As such, examining other democracies like Sweden’s does not give us many easy answers. They take some seemingly imitable steps, such as choosing to hold general elections on weekends so that it is easier for citizens to vote, which may result in their 85 percent voter turnout. More crucially, they have a politically engaged populace that hasn’t given up on the idea that a plurality of platforms can coexist and viably influence the activities of their government.

There are structural obstacles in the way of third party success. In particular, the winner-take-all rules governing most U.S. elections are an obstacle for the election of minor party candidates. This is true at most levels of government, but is most easily overcome in localized elections. These are perhaps the best areas of focus for third party hopefuls to begin making an impact.

An instructive tale is that of the Tea Party and Occupy Wall Street movements, aligned oppositely, yet both highly concerned with crony capitalism. Although the Tea Party in particular has made some impact in pushing for more socially and fiscally conservative candidates on Republican tickets, both were largely co-opted or deflected by their respective establishment parties by the time the 2016 election season had begun. Although it may be easier to tweak party platforms by running satellite parties in this manner, the malleability of the mainstream political parties remains questionable. Third parties should aspire to elect their own candidates for the symbolic significance and to make the most direct, purest impact.

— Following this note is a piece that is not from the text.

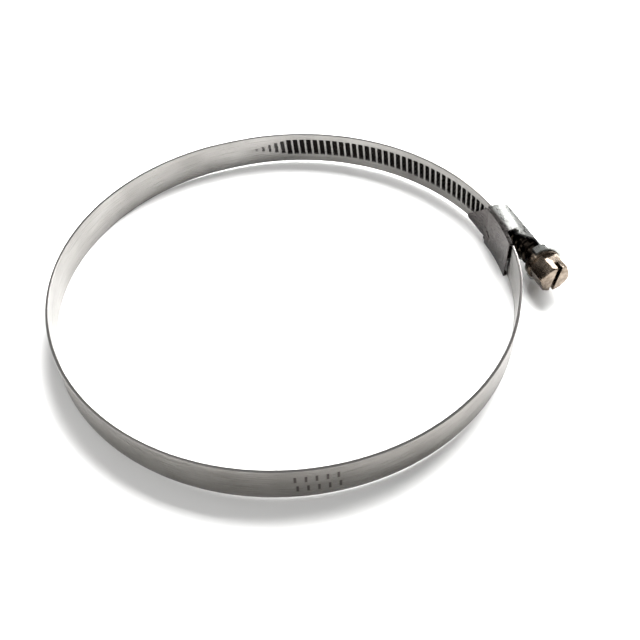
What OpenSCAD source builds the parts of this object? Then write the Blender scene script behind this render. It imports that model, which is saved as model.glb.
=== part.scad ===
// Worm-drive hose clamp, drawn fully open.
// The hose axis is Z and the origin is the centre of the bore, halfway up the strap.
// The screw lies along Y, outside the strap on the +X side, with its head towards -Y.
// The strap rides up over the housing's floor there, so the curve of its threaded end
// has its own centre, a little towards the housing.
// The strap is one thin steel strip. It flexes as the screw draws it in, so it is cut
// into short stretches that hinge on each other along its inner surface.

/* [Strap] */
// Largest hose that the clamp goes round, measured across the strap's inner surface
bore_d = 110; // [90:1:140]
// Smallest hose, with the strap drawn right in
min_bore_d = 90; // [70:1:105]
// Width of the strap
strap_w = 9; // [7:0.5:12]
// Thickness of the strap
strap_t = 0.65; // [0.5:0.05:0.8]
// Number of stretches that the plain strap is cut into
stretches = 10; // [8:1:14]
// How far the fixed end lies below the threaded end
joggle = 1.15; // [0.9:0.05:1.4]
// Distance from the hose axis to the centre of the threaded end's curve
centre_shift = 2; // [1:0.1:3]

/* [Pressed thread] */
// Distance from one pressed rib to the next, before it is rounded to divide the circle
rib_pitch = 1.95; // [1.6:0.05:2.4]
// Height of a rib above the strap's outer surface
rib_h = 0.55; // [0.4:0.05:0.7]
// Length of a rib across the strap
rib_len = 5; // [3:0.1:5.5]
// Width of a rib where it leaves the strap
rib_w = 1.1; // [0.8:0.05:1.2]
// Thickness of metal left at the top of a rib
rib_skin = 0.45; // [0.35:0.05:0.5]
// How far the thread and the screw sit above the middle of the strap
thread_z = 0.3; // [0:0.1:0.8]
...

In order for third and fourth parties to thrive, Americans need to articulate their political ideologies among themselves and coagulate accordingly, which is no small feat. However, as we witness the unrest and splintering of the Democrat and Republican parties, it’s looking more and more likely every day. Maybe after this election, it will be time for Sanders and Trump supporters to consider coalescing into their own factions and demolishing the de-facto two-party system of the past century and a half.